My reading of that doesn't lend me to the same conclusion (that it was gentile believers only, not Jewish), but since the vast majority of Christians today are "gentiles", then if your reading is correct, the dietary laws wouldn't be necessary for us today.

 
There are so many things in religion that make absolutely no sense to me.   I fully accept that if there is a God that I don't have much hope to understand His universe and at this point have pretty much given up trying.

In my opinion the Bible and similar "Holy" books are so ridiculous that I cannot see how an advanced being would choose such a goofy way to spread His word. The very fact that scholars have been arguing about them for thousands of years illustrates just how useless and poorly written they are.   I think trying to use them to understand God is about as useful as reading a cookbook to learn how to fix an automobile engine.  

But that's just my $0.02 -- I see no point in trying to convince anyone that their beliefs are any worse than mine.   
I think we are all well aware that people that don't believe in the bible have reasons for why they don't believe in the bible.  

 
There are so many things in religion that make absolutely no sense to me.   I fully accept that if there is a God that I don't have much hope to understand His universe and at this point have pretty much given up trying.

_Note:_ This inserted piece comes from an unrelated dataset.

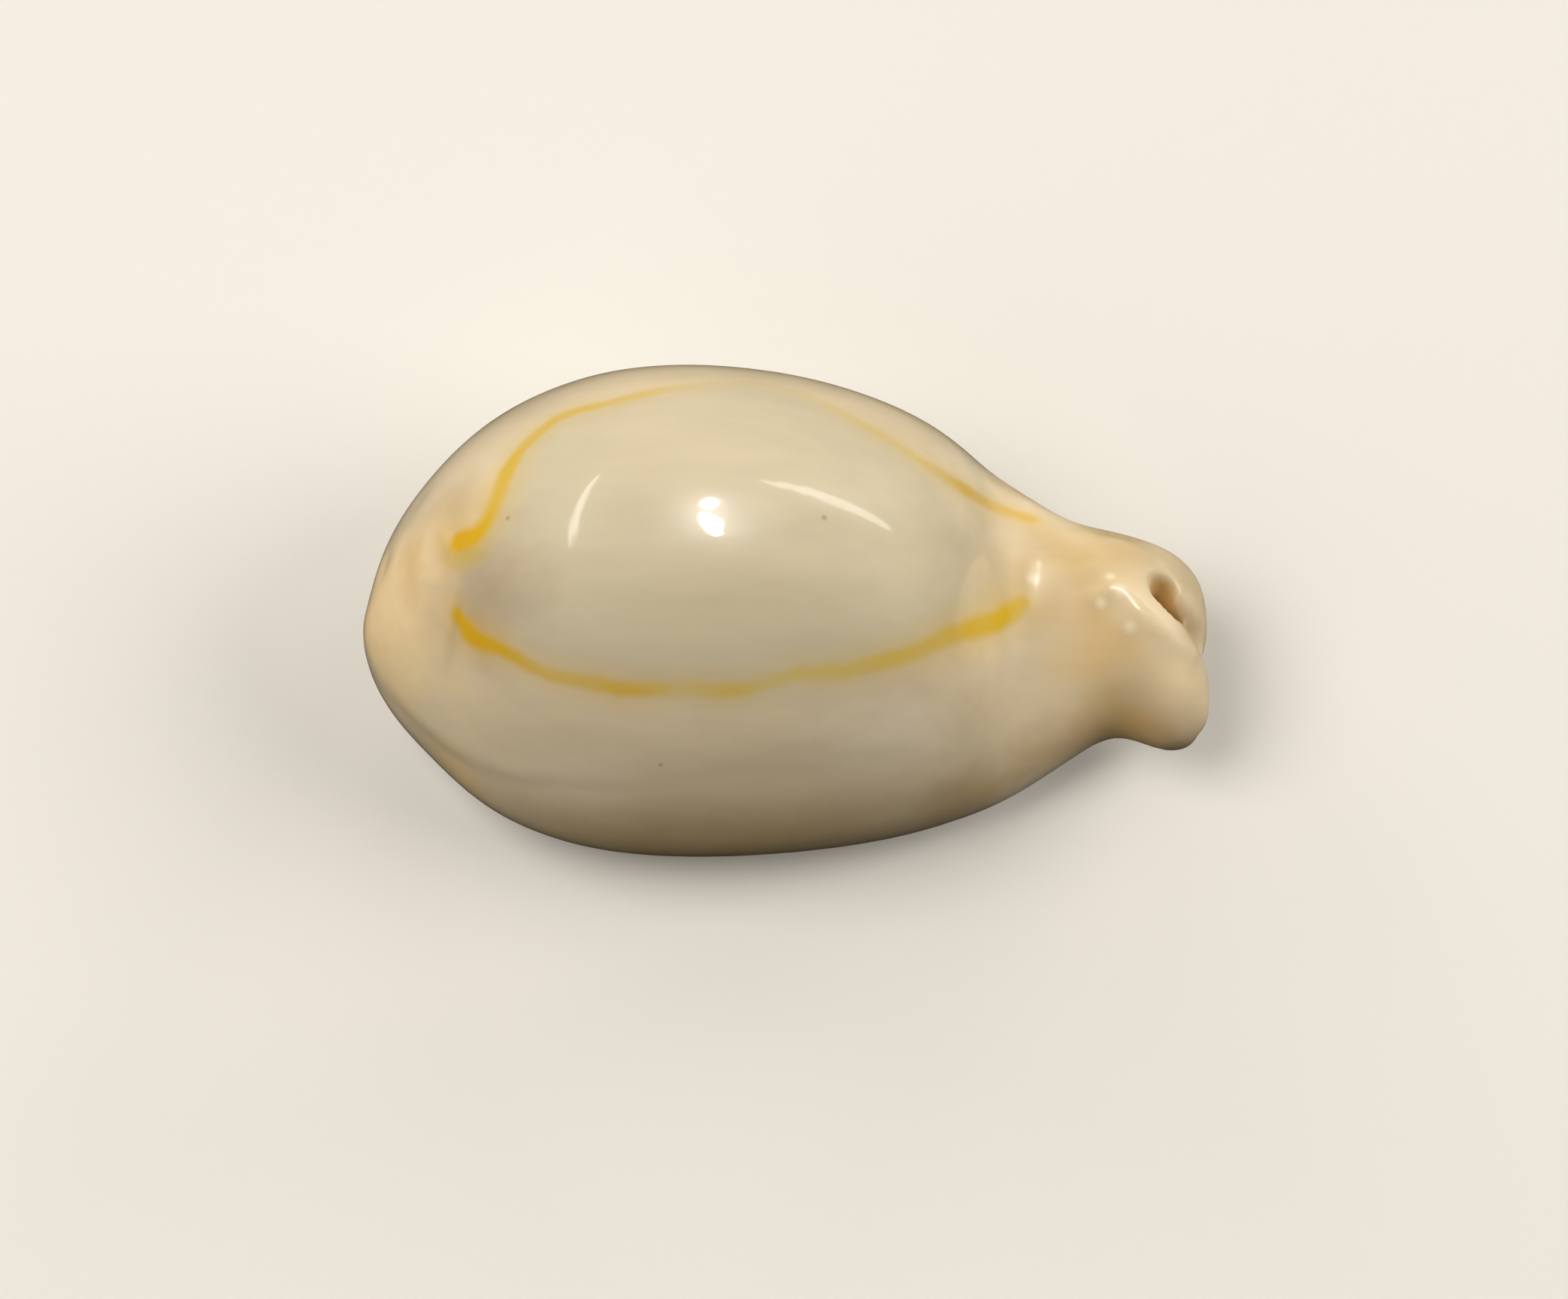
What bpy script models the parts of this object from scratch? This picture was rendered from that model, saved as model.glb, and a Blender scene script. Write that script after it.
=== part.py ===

In my opinion the Bible and similar "Holy" books are so ridiculous that I cannot see how an advanced being would choose such a goofy way to spread His word. The very fact that scholars have been arguing about them for thousands of years illustrates just how useless and poorly written they are.   I think trying to use them to understand God is about as useful as reading a cookbook to learn how to fix an automobile engine.  

But that's just my $0.02 -- I see no point in trying to convince anyone that their beliefs are any worse than mine.   
The first paragraph nails my thinking. 

I consider myself a Christian but have many doubts about God let alone Jesus and the gang.  I go to a Lutheran church these days but dislike organized religion more as each year passes.  I like the idea of church and the type of people that attend church.  My problem with church is that there is too much time spent discussing the struggles of the world and not enough time spent actually doing something about it.  I try to volunteer for as much community service as possible.  That is the part of church that makes me feel like I am actually making a difference.  Sitting at a church service on a Sunday morning every week does very little for me these days.   I got once or twice a month to make sure my daughter sees the good part of the community and is surrounded by positive, helpful people. 

I have become good friends with my pastor.  We share many of the same beliefs when it comes to organized religion.   During our candid discussions, I often tell him that his job is going to be nearly impossible in 10 years and will not exist in 25.  He does not deny that but wants to make a difference in the world.  That always pulls me back in to his world.   Christianity is terribly flawed but if people are organizing to help the less fortunate, I cannot help but sign up. 

 
Acts 10, Peters vision re:unclean foods?
There was a struggle between the judaic/hebraic and hellenized/romanized early Christians, it's an open debate which camp Peter fell into, but my impression was that he leaned more to the traditional hebraic side with James whereas Paul was always clearly of the other.